===== Entries =====

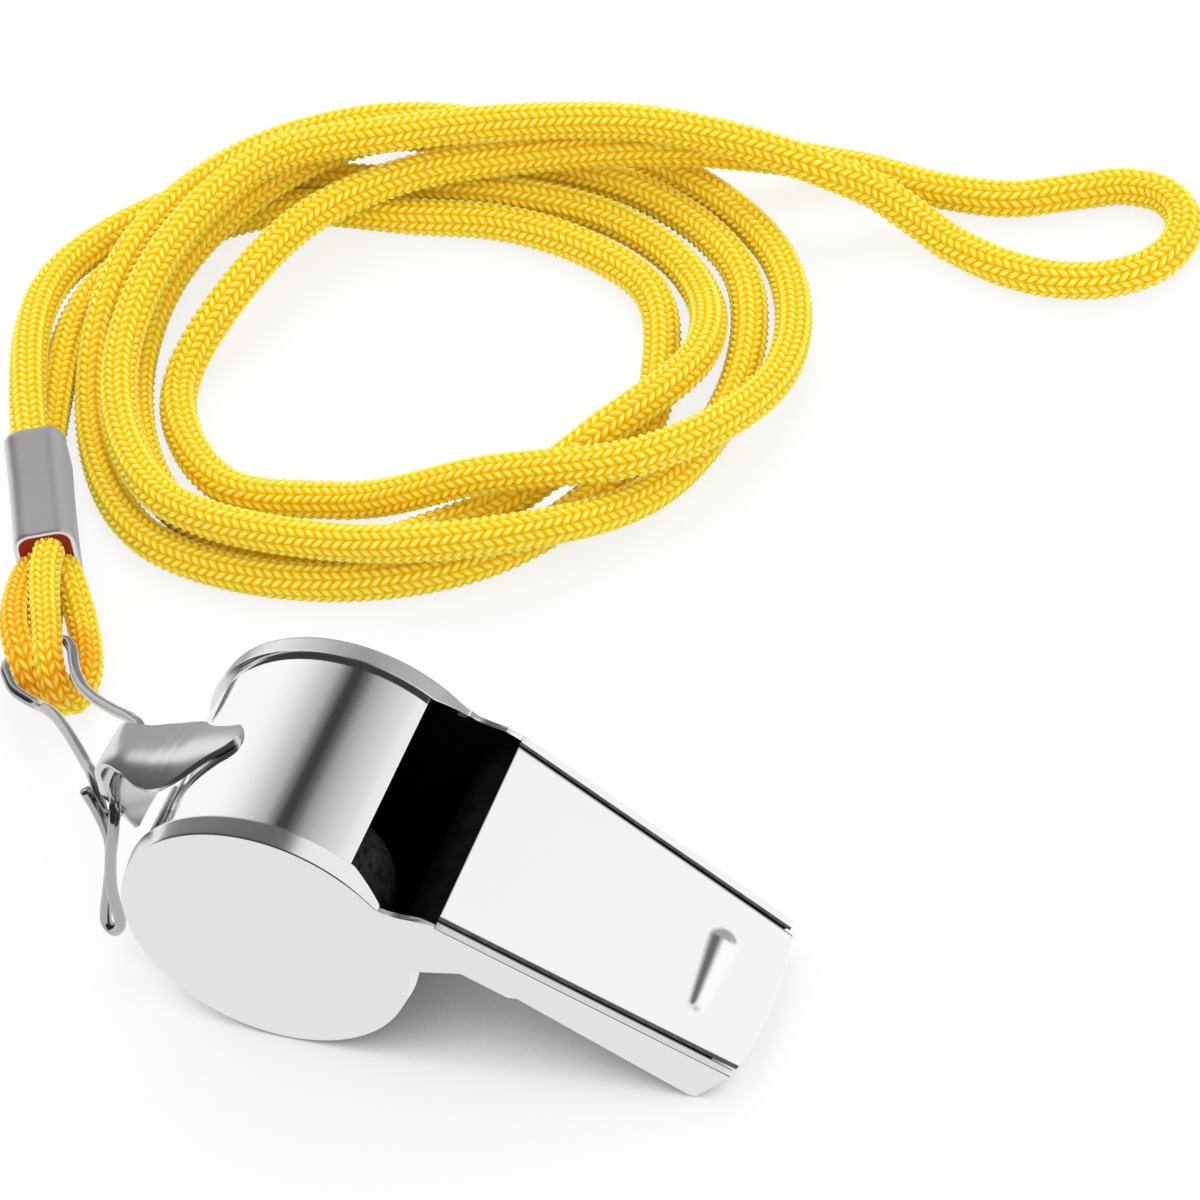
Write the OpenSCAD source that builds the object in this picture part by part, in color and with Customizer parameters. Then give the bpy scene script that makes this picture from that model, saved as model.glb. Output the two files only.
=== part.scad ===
// Pea whistle of bright sheet steel, with its cork pea, lug, wire clip and doubled neck cord.
// Millimetres. Z is up, X runs toward the mouthpiece, Y runs along the barrel's axis.
// The whistle stands on the barrel's rim and on the two lower corners of the mouthpiece.

/* [Barrel] */
// Diameter of the two side discs
disc_d = 23; // [18:0.5:32]
// Width of the whistle over its side plates
whistle_w = 20; // [16:0.5:28]
// Thickness of the sheet steel
sheet = 0.45; // [0.3:0.05:0.6]
// How far each side plate laps over the barrel
lap_w = 1.7; // [1:0.1:2.5]
// Angle of the lip of the window, above the level of the barrel's axis
lip_angle = 47.7; // [44:0.1:52]

/* [Mouthpiece] */
// Distance from the foot of the barrel's axis to the window's straight edge
window_edge = 9.2; // [8.6:0.1:10]
// Distance from the foot of the barrel's axis to the middle of the blown end
mouth_reach = 34.5; // [28:0.5:42]
// Depth of the mouthpiece under the window's straight edge
throat_depth = 3.4; // [3:0.1:3.8]
// Depth of the mouthpiece at the blown end
tip_depth = 4.1; // [3.6:0.1:4.8]
// Width lost on each side from the discs to the blown end
side_taper = 2.1; // [1:0.1:2.6]
// Width of the side plates' folds that hold the top plate
fold_w = 0.8; // [0.6:0.1:1.2]
// Radius of the curved blown end, seen from above
tip_bow_r = 33; // [26:1:60]
// Height of the air slit under the window's straight edge
slit_h = 1; // [0.7:0.1:1.3]
// Length of the raised grip bar
grip_l = 8.2; // [5:0.2:10]
// Width of the raised grip bar
grip_w = 2.2; // [1.6:0.1:3]
// Height of the raised grip bar
grip_h = 0.45; // [0.3:0.05:0.6]

/* [Pea] */
// Diameter of the cork pea
pea_d = 11; // [8:0.5:12]

/* [Lug and clip] */
// Thickness of the lug's strap
lug_t = 0.5; // [0.4:0.05:0.7]
// Greatest half width of the lug's leaf
lug_half_w = 4.1; // [3:0.1:5]
// Diameter of the clip's wire
wire_d = 0.9; // [0.7:0.05:1]

/* [Neck cord] */
// Diameter of the neck cord's body, inside its stitches
cord_d = 2.8; // [2.4:0.1:2.8]
// Diameter of the cord where it is pulled tight in its two eyes
eye_d = 1.8; // [1.6:0.1:2]
// Length of the crimped sleeve
sleeve_l = 12.2; // [10:0.2:14]
// Width of the crimped sleeve
sleeve_w = 5; // [4.6:0.1:6]
// Height of the crimped sleeve
sleeve_h = 6.6; // [6.4:0.1:7.4]
// Wall of the crimped sleeve
sleeve_wall = 0.4; // [0.3:0.05:0.5]

/* [Hidden] */
$fn = 96;
overrun = 1;
fit = 0.05;

disc_r = disc_d / 2;
half_w = whistle_w / 2;
shell_r = disc_r - sheet;
bore_r = shell_r - sheet;
inner_half_w = half_w - sheet;

// Mouthpiece frame: u runs from the foot of the barrel's axis to the blown end, v is its upward normal
tip_setback = 0.85;
tip_half_w = half_w - side_taper;
tip_sag = tip_bow_r - sqrt(tip_bow_r * tip_bow_r - tip_half_w * tip_half_w);
rest_u = mouth_reach - tip_sag - tip_setback;
rest_v = disc_r - tip_depth;
pitch = atan2(rest_v, rest_u) + asin(disc_r / norm([rest_u, rest_v]));
function mouth_point(u, v) =
    [u * cos(pitch) + v * sin(pitch), disc_r - u * sin(pitch) + v * cos(pitch)];

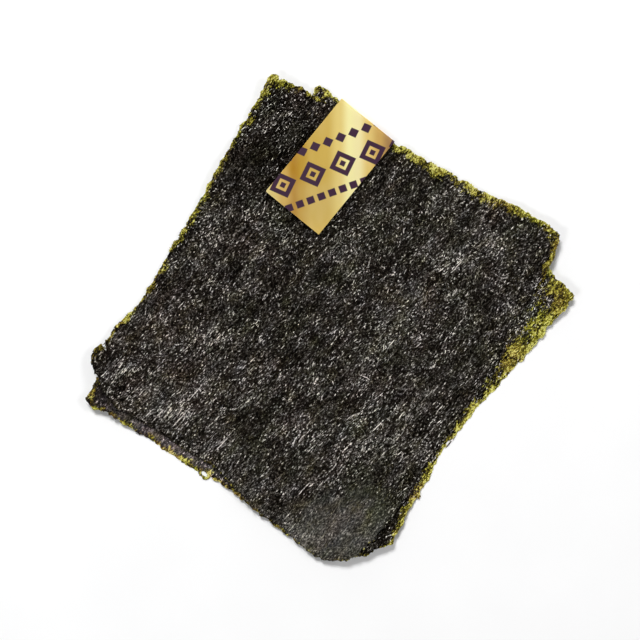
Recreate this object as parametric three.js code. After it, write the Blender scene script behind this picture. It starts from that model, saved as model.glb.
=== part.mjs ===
// Two sheets of roasted nori, one on the other, held along their top edge by a
// folded band of gold foil paper. The pair lies flat, shown side up.
//
// Millimetres, +Z up. The origin is the bottom centre of the whole pair's box.
import * as THREE from 'three';

// ------------------------------------------------------------------ sizes
const SHEET_THICKNESS = 0.4;   // one nori sheet
const PLY_GAP = 0.7;           // least free height between the two sheets
const BAND_LENGTH = 70.0;      // from the fold to the free end of a leaf
const BAND_WIDTH = 39.6;
const BAND_THICKNESS = 0.35;
const BAND_TURN = 230.85;      // degrees, direction from the fold to the free end
const BAND_FOLD = [22.6, 115.0]; // middle of the folded edge
const BAND_EDGE_ROOM = 1.4;    // sheet edges stay this far inside the fold
const BAND_CLEARANCE = 0.42;   // upper leaf above the front sheet, at the fold
const BAND_SPRING = 1.5;       // how much higher the leaf stands at its free end
const BAND_SHEET_HEIGHT = 1.0; // rear sheet above the floor where the band passes under it

// A sheet's outline: the corners in order (clockwise, seen from above). Each has
// the bow of the side that starts there (mm, outward) and the side's own dents
// and bulges: [place along the side 0..1, half width 0..1, height mm].
const FRONT = {
  corners: [
    { at: [-33.6, 142.1], bow: 0.3, marks: [[0.095, 0.03, 0.6], [0.68, 0.04, -0.9], [0.88, 0.085, 2.0]] },
    { at: [133.7, 48.1], bow: 7.4, marks: [[0.09, 0.05, 2.2], [0.27, 0.03, -1.8], [0.375, 0.04, 2.3], [0.85, 0.05, 1.2]] },
    { at: [16.0, -138.3], bow: 3.9, marks: [] },
    { at: [-14.8, -134.3], bow: -1.2, marks: [[0.50, 0.10, -4.2], [0.77, 0.16, -2.3]] },
    { at: [-125.6, -50.2], bow: 0.6, marks: [[0.85, 0.10, 1.0]] },
    { at: [-138.0, -25.5], bow: -3.5, marks: [[0.12, 0.045, 1.8], [0.245, 0.10, -2.4], [0.78, 0.05, 0.9]] },
  ],
  rounding: 1.4,
  seed: 3.1,
};
const REAR = {
  corners: [
    { at: [-5.5, 136.0], bow: 0.7, marks: [[0.065, 0.03, -1.2], [0.885, 0.03, 1.9]] },
    { at: [141.8, 14.2], bow: -6.8, marks: [[0.245, 0.16, 4.5], [0.65, 0.035, -1.6], [0.78, 0.105, 1.5], [0.92, 0.02, 1.2]] },
    { at: [34.2, -131.1], bow: 1.3, marks: [] },
    { at: [18.3, -137.8], bow: 2.8, marks: [[0.035, 0.09, 1.6], [0.40, 0.045, 2.1], [0.77, 0.03, -1.2], [0.925, 0.095, -2.4]] },
    { at: [-137.2, -52.5], bow: 0.3, marks: [] },
    { at: [-141.2, -45.2], bow: 2.1, marks: [[0.10, 0.10, 1.2], [0.82, 0.065, 0.8]] },
  ],
  rounding: 1.2,
  seed: 7.7,
};
const RAGGED = 0.34;           // uneven edge, mm

// How the sheets lie: long soft waves (height, wavelength, heading in degrees,
// phase), cut off level where they meet the floor, and corners that curl up
// (place, height, reach).
const WAVES = [
  [1.7, 124, 52, 0.4],
  [1.2, 88, -21, 2.3],
  [0.8, 67, 101, 4.4],
];
const WAVE_SINK = 0.55;
const REAR_CURLS = [
  [[141.8, 14.2], 4.6, 62],
  [[-141.2, -47.0], 3.4, 56],
  [[30.0, -134.0], 5.0, 58],
  [[-5.5, 136.0], 1.2, 30],
];
const FRONT_CURLS = [
  [[133.7, 48.1], 3.2, 58],
  [[-134.0, -36.0], 2.8, 52],
  [[2.0, -138.0], 1.8, 60],
  [[-33.6, 142.1], 4.2, 48],
];

// Rings of points from the edge to the middle of a sheet: size and count.
const RINGS = [
  [1.0, 288], [0.975, 144], [0.93, 72], [0.85, 72], [0.755, 72], [0.66, 72],
  [0.56, 72], [0.46, 72], [0.36, 72], [0.26, 36], [0.16, 36], [0.07, 18],
];

// ------------------------------------------------------------------ helpers
const rad = (deg) => (deg * Math.PI) / 180;
const clamp01 = (t) => Math.min(1, Math.max(0, t));
const smooth = (a, b, x) => {
  const t = clamp01((x - a) / (b - a));
  return t * t * (3 - 2 * t);
};
const bandDir = new THREE.Vector2(Math.cos(rad(BAND_TURN)), Math.sin(rad(BAND_TURN)));
const bandSide = new THREE.Vector2(bandDir.y, -bandDir.x);
const foldMiddle = new THREE.Vector2(...BAND_FOLD);

// Distance from the folded edge along the band, and sideways from its middle.
function bandPlace(x, y) {
  const p = new THREE.Vector2(x, y).sub(foldMiddle);
  return [p.dot(bandDir), p.dot(bandSide)];
}

// 1 where the band holds the sheets level, falling to 0 around it.
function heldByBand(x, y) {
  const [u, v] = bandPlace(x, y);
  return (1 - smooth(74, 108, u)) * (1 - smooth(22, 52, Math.abs(v)));
}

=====

Write out, exactly and with nothing else, the lines of the listing above from its first line through the line with "lip_angle = 47.7; // [44:0.1:52]".

= Final result =
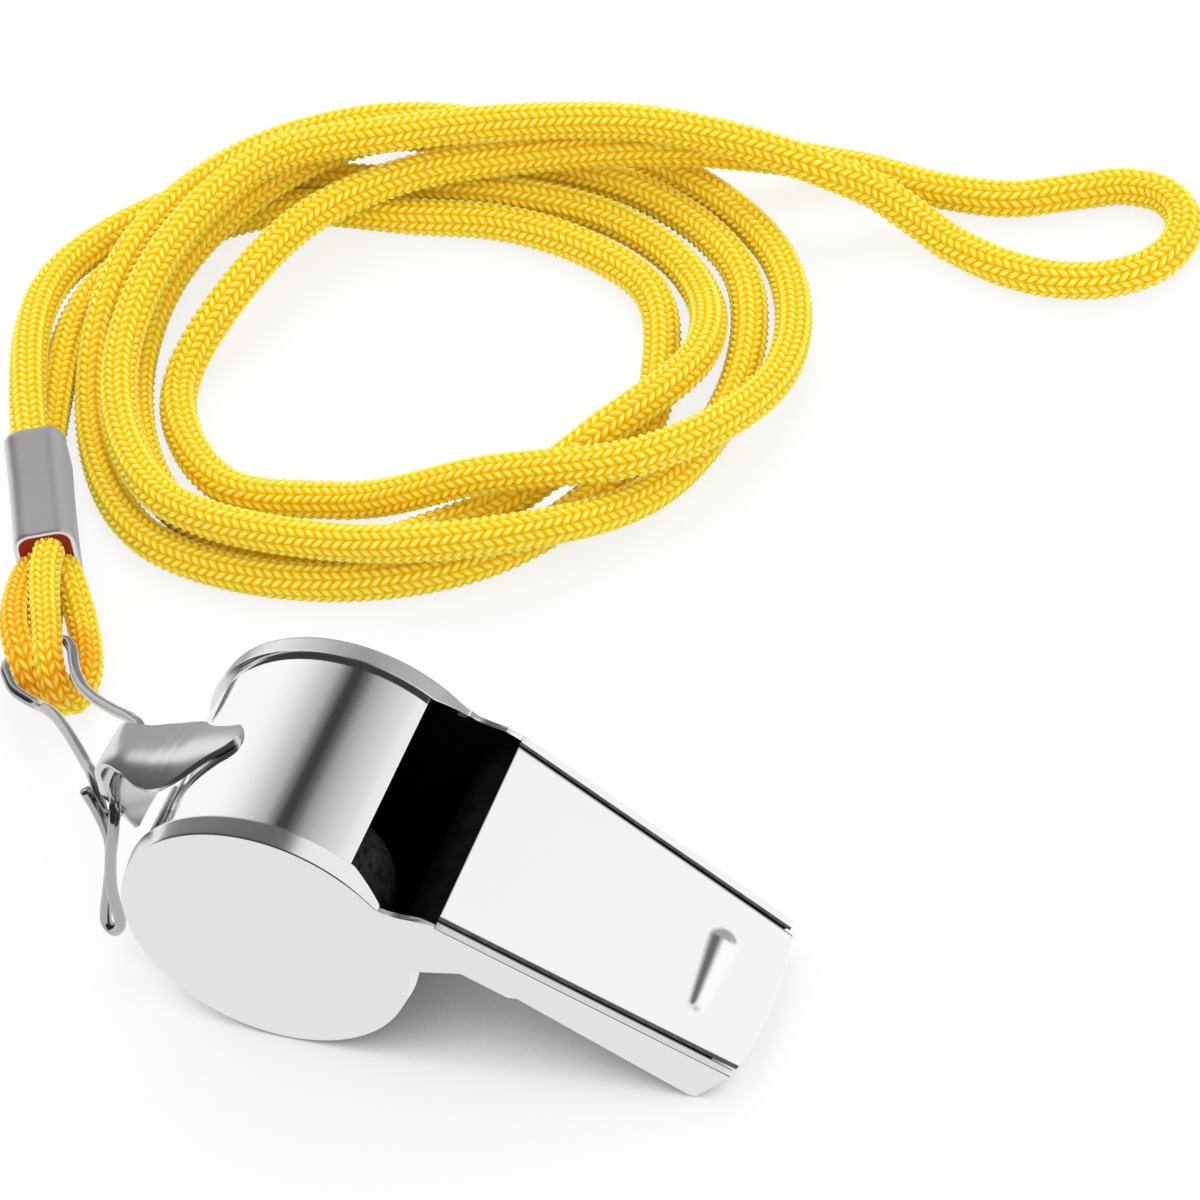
Write the OpenSCAD source that builds the object in this picture part by part, in color and with Customizer parameters. Then give the bpy scene script that makes this picture from that model, saved as model.glb. Output the two files only.
=== part.scad ===
// Pea whistle of bright sheet steel, with its cork pea, lug, wire clip and doubled neck cord.
// Millimetres. Z is up, X runs toward the mouthpiece, Y runs along the barrel's axis.
// The whistle stands on the barrel's rim and on the two lower corners of the mouthpiece.

/* [Barrel] */
// Diameter of the two side discs
disc_d = 23; // [18:0.5:32]
// Width of the whistle over its side plates
whistle_w = 20; // [16:0.5:28]
// Thickness of the sheet steel
sheet = 0.45; // [0.3:0.05:0.6]
// How far each side plate laps over the barrel
lap_w = 1.7; // [1:0.1:2.5]
// Angle of the lip of the window, above the level of the barrel's axis
lip_angle = 47.7; // [44:0.1:52]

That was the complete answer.